Continuò a combattere anche quando rimase completamente solo, una guerra personale fatta di attesa, disciplina, paranoia e clandestinità. Rimase nascosto nella vegetazione tropicale, tra le nebbie della giungla. Ricavava olio dalle palme con cui massaggiava le armi contro la ruggine, rubava capi di bestiame negli allevamenti dei villaggi vicini e uccideva ogni tanto qualche civile per rappresaglia o avvertimento. Tornò a casa soltanto quando un giovane esploratore giapponese, attratto dalla leggenda che nel frattempo si era creata attorno al suo nome, si mise in testa di doverlo scovare – come fosse un animale mitico, lo yeti o il mostro di Loch Ness. Era il 1974.
Il pensiero della guerra genera rabbia, frustrazione, impotenza. Negli ultimi mesi, non del tutto consapevolmente, ne abbiamo parlato spesso. Nel numero che abbiamo chiamato “Huuuù”, come il verso del cuculo imitato da Luigi Meneghello, abbiamo mescolato citazioni dai Piccoli Maestri, Il Partigiano Johnny, La Storia. Sono libri che continuano a parlare.
C'era inoltre la sensazione di essere coinvolti in una crisi veramente radicale, non solo politica, ma quasi metafisica. Ci spaventava non tanto il collasso degli istituti, e delle meschine idee su cui era fondato il nostro mondo di prima, quanto il dubbio istintivo sulla natura ultima di ciò che c'è dietro a tutti gli istituti, la struttura della mente stessa dell'uomo, l'idea di una vita razionale, di un consorzio civile. Sentivamo la guerra come la crisi ultima, la prova, che avrebbe gettato una luce cruda non solo sul fenomeno del fascismo, ma sulla mente umana, e dunque su tutto il resto, l'educazione, la natura, la società.
Su MEDUSA continuiamo a scrivere quello che preferiamo, mescolando le forme e i generi: reportage veri e finti, divulgazione, poesia, racconti o estratti di novelle a cui stiamo lavorando. Nonostante le forme, i testi si parlano tra loro. Se a gennaio, in un suo pezzo Nicolò scriveva che “anche dove c’è più luce, e invenzione, e amore, arrivano anche lì: le parabole di LinkedIn, la sapienza motivazionale, il lessico della consulenza aziendale, le cause e gli effetti dell’ideologia che oggi, al netto di ogni vecchio malinteso militante o illusione filosofica, governa”, qualche mese dopo pubblicavamo un racconto estivo e apocalittico di Matteo che si chiama “Litorale”:
– Secondo me quest'anno, comunque, ci sarà uno sconvolgimento non da poco eh.

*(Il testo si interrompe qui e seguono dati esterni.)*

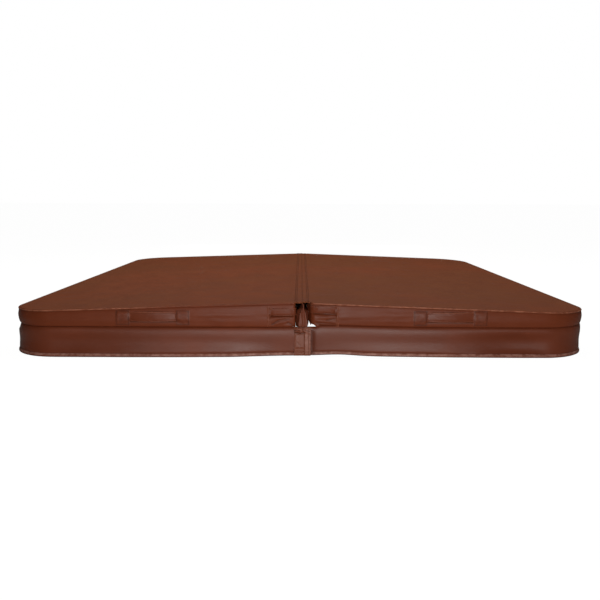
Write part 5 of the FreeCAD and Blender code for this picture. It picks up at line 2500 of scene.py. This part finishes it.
@dataclass
class TieStrap(Fitting):
    """A webbing strap that hangs inside the skirt, doubled through its buckle."""

    webbing: Material
    ribs: int = 9
    buckle_z: float = 0.070
    joined_z: float = 0.105
    tack_z: Range = (72.0 * MM, 84.0 * MM)

    KIND = "tie_strap"

    def build(self) -> Piece:
        """Makes the strap with its folded end; its bar-tacked stitches come from tack.

        Returns:
            The strap.
        """
        low, high = self.low, self.high
        middle = (low + high) / 2
        across = np.linspace(low.y, high.y, 2 * self.ribs + 1)
        rib = 0.22 * MM * np.abs(np.sin(np.linspace(0.0, self.ribs * math.pi, len(across))))
        half = (high.x - low.x) / 2
        turned = [(0.95, 6.0), (0.9, 2.0), (0.4, 0.2), (-0.4, 0.2), (-0.9, 2.0), (-0.95, 6.0)]
        down = [(0.45, high.z), (0.45, self.joined_z), (0.7, 0.085), (0.95, self.buckle_z)]
        down += [(share, low.z + above * MM) for share, above in turned]
        down += [(-0.95, self.buckle_z), (-0.9, 0.082), (-0.3, 0.0824), (-0.3, self.joined_z), (-0.3, high.z)]
        rows = []
        sketch = Sketch(f"tie_webbing_{self.end.label}_{self.side.label}")
        for share, z in down:
            facing = 1.0 if share > 0 else -1.0
            x = middle.x + self.side.value * (share * half + facing * (rib - 0.2 * MM))
            rows.append(grid_of(x, across, z))
        numbers = sketch.add(np.array(rows))
        sketch.skin(numbers, looped=True)
        sketch.cap(numbers[:, 0])
        sketch.cap(numbers[::-1, -1])
        made = sketch.make([self.webbing], crease=70.0)
        return made

    def tack(self, thimble: Thimble) -> None:
        """Sews the box of stitches that closes the strap's loop.

        Args:
            thimble: Takes the stitches.
        """
        low, high = self.low, self.high
        x = (low.x + high.x) / 2 + self.side.value * 1.5 * MM
        y0, y1 = low.y + 3 * MM, high.y - 3 * MM
        z0, z1 = self.tack_z
        corners = [(x, y0, z0), (x, y1, z0), (x, y1, z1), (x, y0, z1), (x, y0, z0), (x, y1, z1)]
        thimble.sew(stepped(corners, 1.5 * MM), (self.side.value, 0.0, 0.0))


@dataclass
class Zip:
    """The zip in the fold wall of one half: two woven tapes and a coil of small teeth."""

    side: Side
    tape: Material
    coil: Material
    pitch: float = 3.2 * MM
    tooth: float = 1.9 * MM

    def build_tapes(self) -> Piece:
        """Makes the two tapes, ribbed along their inner edges.

        Returns:
            The tapes as one piece.
        """
        low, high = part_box(f"zipper_tapes_{self.side.label}")
        outside = min(abs(low.x), abs(high.x))
        middle = (low.z + high.z) / 2
        sketch = Sketch(f"zip_tapes_{self.side.label}")
        y = np.linspace(low.y, high.y, 96)
        for sign in (-1.0, 1.0):
            z = middle + sign * np.array([0.6, 1.4, 2.4, 3.0, 3.8, 6.0, 8.6, 11.4, 12.2]) * MM
            proud = np.array([0.1, 0.55, 0.2, 0.2, 0.05, 0.1, 0.05, 0.1, 0.0]) * MM
            faces = [
                sketch.add(grid_of(self.side.value * x, y[:, None], z[None]))
                for x in ((outside - proud)[None], outside + 0.7 * MM)
            ]
            sketch.slab(*faces)
        made = sketch.make([self.tape], crease=60.0)
        return made

    def build_coil(self) -> Piece:
        """Makes the row of interlocked teeth.

        Returns:
            The teeth as one piece.
        """
        low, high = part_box(f"zipper_chain_{self.side.label}")
        inner, outer = sorted((abs(low.x), abs(high.x)))
        middle, half = (low.z + high.z) / 2, (high.z - low.z) / 2
        sketch = Sketch(f"zip_teeth_{self.side.label}")
        count = int((high.y - low.y) / self.pitch)
        places = low.y + (np.arange(count) + 0.5) * self.pitch
        x_low, x_high = inner + 0.1 * MM, outer - 0.6 * MM
        centre = (x_low + x_high) / 2
        profile = [
            (x_low + 0.5 * MM, -0.9), (x_low, -0.4), (x_low, 0.35), (x_low + 0.6 * MM, 1.0),
            (x_high - 0.3 * MM, 1.0), (x_high, 0.4), (x_high, -0.5), (x_high - 0.4 * MM, -0.9),
        ]
        for sign in (-1.0, 1.0):
            rings = []
            for y_step, scale in ((-0.5, 0.8), (0.0, 1.0), (0.5, 0.8)):
                y = places + 0.25 * self.pitch * sign + y_step * self.tooth
                ring = []
                for x, share in profile:
                    z = middle + sign * half * (0.42 + 0.58 * share * scale) * 0.94
                    ring.append(grid_of(self.side.value * (centre + (x - centre) * scale), y, z))
                rings.append(np.stack(ring, axis=1))
            for tooth in sketch.add(np.stack(rings, axis=1)):
                sketch.tube(tooth)
        return sketch.make([self.coil], crease=50.0)


# ---------------------------------------------------------------------------------------------------------
# The whole cover

# Pale edge tones: painted highlight on welts, hems and flap edges, with scuffing
DUSTY_SHEEN = tone(186, 122, 94)
PALE_SHEEN = tone(188, 142, 128)
BLOTCHED = {"mottle": 0.14}
SMOOTH = {"roughness": 0.42, "grain_share": 0.05}
DENTED = {"mottle": 0.16, "cloud_scale": 6.0, **SMOOTH}
FINISHES = (
    MarineVinyl("top_vinyl", tone(114, 58, 32), tone(106, 59, 33), specular=0.07, roughness=0.66, **BLOTCHED),
    MarineVinyl("band_vinyl", tone(111, 50, 26), tone(104, 48, 26), DUSTY_SHEEN, specular=0.15, **SMOOTH),
    MarineVinyl("skirt_vinyl", tone(112, 51, 28), tone(104, 49, 29), PALE_SHEEN, specular=0.29, **DENTED),
    MarineVinyl("flap_vinyl", tone(120, 60, 36), tone(113, 57, 35), PALE_SHEEN, specular=0.3, **SMOOTH),
    MarineVinyl("seal_vinyl", tone(108, 52, 32), tone(102, 49, 31), specular=0.2, roughness=0.45),
    MarineVinyl("handle_vinyl", tone(108, 49, 27), tone(101, 47, 26), specular=0.2, **SMOOTH),
    MarineVinyl("underside_vinyl", tone(72, 70, 70), tone(66, 64, 64), tone(110, 108, 106)),
    Thread(),
    PileTape(),
    Webbing(),
    Webbing("zip_tape", tone(58, 36, 27), tone(86, 58, 46), picks=420.0),
    MouldedPlastic("zip_teeth_plastic", tone(50, 30, 22), tone(90, 64, 52)),
    MouldedPlastic("buckle_plastic", tone(30, 26, 24), tone(70, 64, 60)),
    MouldedPlastic("screen_plastic", tone(70, 68, 66), tone(104, 100, 96)),
    MouldedPlastic("vapour_film", tone(200, 204, 208), tone(230, 232, 234), 0.25),
    SheetMetal("zip_metal", tone(46, 38, 34), tone(32, 27, 24), 0.55, 900.0),
    SheetMetal("galvanised_steel", tone(190, 192, 194), tone(150, 154, 158), 0.4, 90.0),
    CellFoam(),
    CellFoam("seal_foam", tone(214, 210, 196), tone(170, 166, 150)),
)

# The finish of each material slot on the frame parts that are kept
KEPT_SLOTS = {
    "buckle_plastic": "buckle_plastic",
    "screen_plastic": "screen_plastic",
    "zipper_metal": "zip_metal",
    "galvanised_steel": "galvanised_steel",
    "hook_and_loop": "fastening_pile",
    "foam": "expanded_foam",
    "seal_foam": "seal_foam",
    "vapour_film": "vapour_film",
}

# What each half has of its own, where the two differ
JACKET_SHAPES = {
    Side.LEFT: {
        "creases": LEFT_CREASES,
        # The left welt's painted highlight starts farther from the fold
        "worn_from": 0.6,
        "corner_lift": 3.0 * MM,
        "corner_radius": 186.0 * MM,
        "spread": 2.0 * MM,
        "rise": 2.5 * MM,
    },
    Side.RIGHT: {
        "creases": RIGHT_CREASES,
        "corner_lift": 14.0 * MM,
        "corner_run": 24.0 * MM,
        "wall_lift": 21.0 * MM,
        "drawn_up": 9.0 * MM,
        "fold_radius": 18.0 * MM,
        "opened": 12.0 * MM,
        "spread": -7.0 * MM,
        "rise": -2.0 * MM,
    },
}
SKIRT_SHAPES = {
    Side.LEFT: {"corner_radius": 186.0 * MM, "belly": 7.5, "belly_top": 108.0, "tuck": 10.0, "tuck_at": 0.93},
    Side.RIGHT: {"belly": -1.0, "front_flare": 6.0, "beside_flap": 6.0},
}


@dataclass
class Cover:
    """The whole cover: its two halves and what joins them."""

    finish: dict[str, Material]
    jackets: dict[Side, Jacket] = field(default_factory=dict)
    skirts: dict[Side, Skirt] = field(default_factory=dict)
    thimbles: dict[Side, Thimble] = field(default_factory=dict)

    def build_half(self, side: Side) -> None:
        """Builds one half: its jacket, underside, skirt, zip, handles and tie-down straps.

        Args:
            side: Which half.
        """
        finish, label, body = self.finish, side.label, side.body
        thimble = Thimble(f"stitching_{label}", finish["sewing_thread"])
        jacket = Jacket(side, finish["top_vinyl"], finish["band_vinyl"], **JACKET_SHAPES[side])
        skirt = Skirt(side, finish["skirt_vinyl"], jacket, **SKIRT_SHAPES[side])
        self.jackets[side], self.skirts[side], self.thimbles[side] = jacket, skirt, thimble
        made = jacket.build()
        names = ("top_panel", "side_band", "fold_band", "foam_core", "vapour_wrap")
        ride(made, body, [f"{name}_{label}" for name in names])
        thimble.sew(*jacket.seam_line(1))
        panel = Underside(side, finish["underside_vinyl"], jacket)
        ride(panel.build(), body, [f"bottom_panel_{label}"])
        ride(skirt.build(), body, [f"skirt_{label}"])
        thimble.sew(*skirt.hem_line())
        row = Zip(side, finish["zip_tape"], finish["zip_teeth_plastic"])
        ride(row.build_tapes(), body, [f"zipper_tapes_{label}"])
        ride(row.build_coil(), body, [f"zipper_chain_{label}"])
        patches = Sketch(f"handle_patches_{label}_sewn")
        laps = Sketch(f"band_laps_{label}")
        for end in End:
            self._build_end(side, end, patches, laps)
        made = patches.make([finish["handle_vinyl"]], crease=60.0)
        ride(made, body, [f"handle_patches_{label}"])
        ride(laps.make([finish["band_vinyl"]], crease=60.0), body)

    def _build_end(self, side: Side, end: End, patches: Sketch, laps: Sketch) -> None:
        """Builds the two handles and the tie-down strap at one end of a half.

        Args:
            side: Which half.
            end: Which end.
            patches: Takes the carrying handle's patches.
            laps: Takes the lap seam beside the fold handle.
        """
        jacket, thimble = self.jackets[side], self.thimbles[side]
        vinyl, thread = self.finish["handle_vinyl"], self.finish["sewing_thread"]
        place = f"{end.label}_{side.label}"
        handle = CarryHandle(side, end, jacket, vinyl)
        handle.add_patches(patches, thimble)
        strap = handle.strap()
        ride(strap.build(), handle.node, [handle.node])
        rows = Thimble(f"handle_stitching_{place}", thread)
        strap.sew_edges(rows, 2)
        rows.finish(handle.node)
        grip = FoldHandle(side, end, jacket, vinyl)
        strap = grip.strap()
        ride(strap.build(), side.body, [grip.node])
        strap.sew_edges(thimble, 1)
        LapSeam(side, end, grip.SEAMS[side], jacket).add(laps, thimble)
        tie = TieStrap(side, end, self.finish["tie_webbing"])
        ride(tie.build(), f"tie_down_{place}", [f"tie_strap_{place}"])
        tacks = Thimble(f"tie_stitching_{place}", thread)
        tie.tack(tacks)
        tacks.finish(f"tie_down_{place}")

    def build_fold(self) -> None:
        """Builds the hinge strip and the heat seal between the halves."""
        strip = HingeStrip(self.finish["top_vinyl"], self.jackets[Side.RIGHT])
        leaves = ["hinge_leaf_left", "hinge_leaf_right"]
        ride(strip.build(), ("left_half", "right_half"), leaves, strip.bend_line())
        for x, line in strip.seam_lines():
            self.thimbles[Side.LEFT if x < 0 else Side.RIGHT].sew(line, (0.0, 0.0, 1.0))
        cushion = HeatSeal(self.finish["seal_vinyl"], self.jackets).build()
        ride(cushion, "left_half", ["heat_seal_sleeve", "heat_seal_ends", "heat_seal_core"])

    def build_flap(self, end: End) -> None:
        """Builds the flap that closes the skirt over one end of the fold, with its two tapes.

        Args:
            end: Which end.
        """
        vinyl, pile = self.finish["flap_vinyl"], self.finish["fastening_pile"]
        flap = SkirtFlap(end, vinyl, pile, self.skirts[Side.LEFT])
        body = f"flap_{end.label}"
        bodies, bend = ("left_half", body), flap.bend_line()
        ride(flap.build(), bodies, [f"skirt_flap_{end.label}"], bend)
        ride(flap.hook_tape(), body, [f"flap_hook_{end.label}"])
        loops = ["flap_loops"] if end is End.FRONT else []
        ride(flap.loop_tape(self.skirts[Side.RIGHT]), "right_half", loops)
        rows = Thimble(f"flap_stitching_{end.label}", self.finish["sewing_thread"])
        for line, facing in flap.seams():
            rows.sew(line, facing)
        rows.finish(bodies, bend)


def dress_nodes(finish: dict[str, Material]) -> None:
    """Gives each frame part that is kept its finish, by the slot named in the record.

    Args:
        finish: Materials by name.
    """
    for name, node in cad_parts.items():
        if node.type != "MESH":
            continue
        for index, old in enumerate(node.data.materials):
            slot = old.name.split(".")[0] if old else ""
            if slot in KEPT_SLOTS:
                node.data.materials[index] = finish[KEPT_SLOTS[slot]]
            else:
                LOG.info("%s keeps %s", name, slot)


def main() -> None:
    """Builds the studio, then the cover in it, piece by piece."""
    logging.basicConfig(level=logging.INFO, format="%(name)s: %(message)s")
    Studio().build()
    finish = {each.name: each.material() for each in FINISHES}
    dress_nodes(finish)
    cover = Cover(finish)
    for side in Side:
        cover.build_half(side)
    cover.build_fold()
    for end in End:
        cover.build_flap(end)
    for side in Side:
        cover.thimbles[side].finish(side.body)


if __name__ == "__main__":
    main()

Dei DM dei DR e degli AM.
– Eh Lui... Lui va giù duro me sa...
– Essì mi dà l'idea che Lui è fatto così. Alla fine è entrato con molta tranquillità. È arrivato il primo anno, tutto zitto, tranquillo, ha dato proprio solo un'aggiustatina. Invece poi in due anni ha già fatto il panico.
– Guarda Lui è una persona che devo dire mi sono trovato molto bene a livello umano proprio. Per quanto puoi conoscere un GM a livello umano, ovviamente... Io penso di averci parlato una volta, due volte al massimo. Ma a livello umano mi sono trovato benissimo.
– È vero, sì. Ci sa fare.
– Eh ma quest'anno, vedrete, ci sarà proprio il delirio.

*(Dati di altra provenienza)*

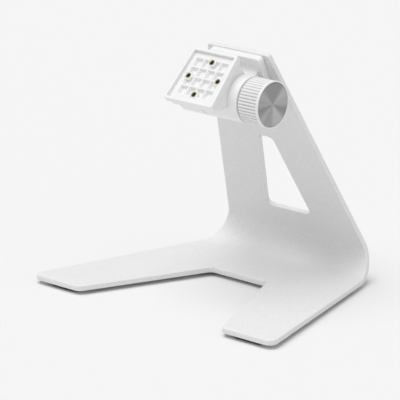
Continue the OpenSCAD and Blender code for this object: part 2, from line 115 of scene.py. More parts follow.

Perché il racconto delle nostre vite, le vite di questa parte di mondo, ci sembra non possa fare a meno di mescolare il surreale all’aziendale, i Power Point alla lirica dei ricordi del passato. Un frammento di “Eden”, un testo di Nicolò:
Non si sentiva sott’acqua il silenzio dei raggi che rifanno i prati e gli oleandri, le strade e i nuovi palazzi bianchi che resteranno disabitati, la nuova sabbia nella nuova spiaggia, e gli altri trucchi del futuro. A vent’anni non avrebbero mai pensato che sarebbe stato il lavoro a tenerle giovani. All’erta, almeno. A quaranta dovevano iniziare ad abituarsi alle trasformazioni impreviste: l’Eden, l’azienda della luce, veniva privatizzata.
Più che cercare una voce stiamo cercando di conviverci, di farci possedere da questa voce che non ha un genere preferito, ma che si ostina a credere che le parole abbiano qualche significato.
Martedì 19 luglio, com’è noto, il Regno Unito ha vissuto la temperatura massima mai registrata nel Paese: 40.3°C nel villaggio di Coningsby.
Nel frattempo una ricerca dell’Università Ca’ Foscari di Venezia ha previsto che, tra 20 anni, un numero di famiglie che oscilla tra 65 e 100 milioni non sarà più in grado di rinfrescare in estate gli ambienti in cui vive – in India, Brasile, Messico e Indonesia.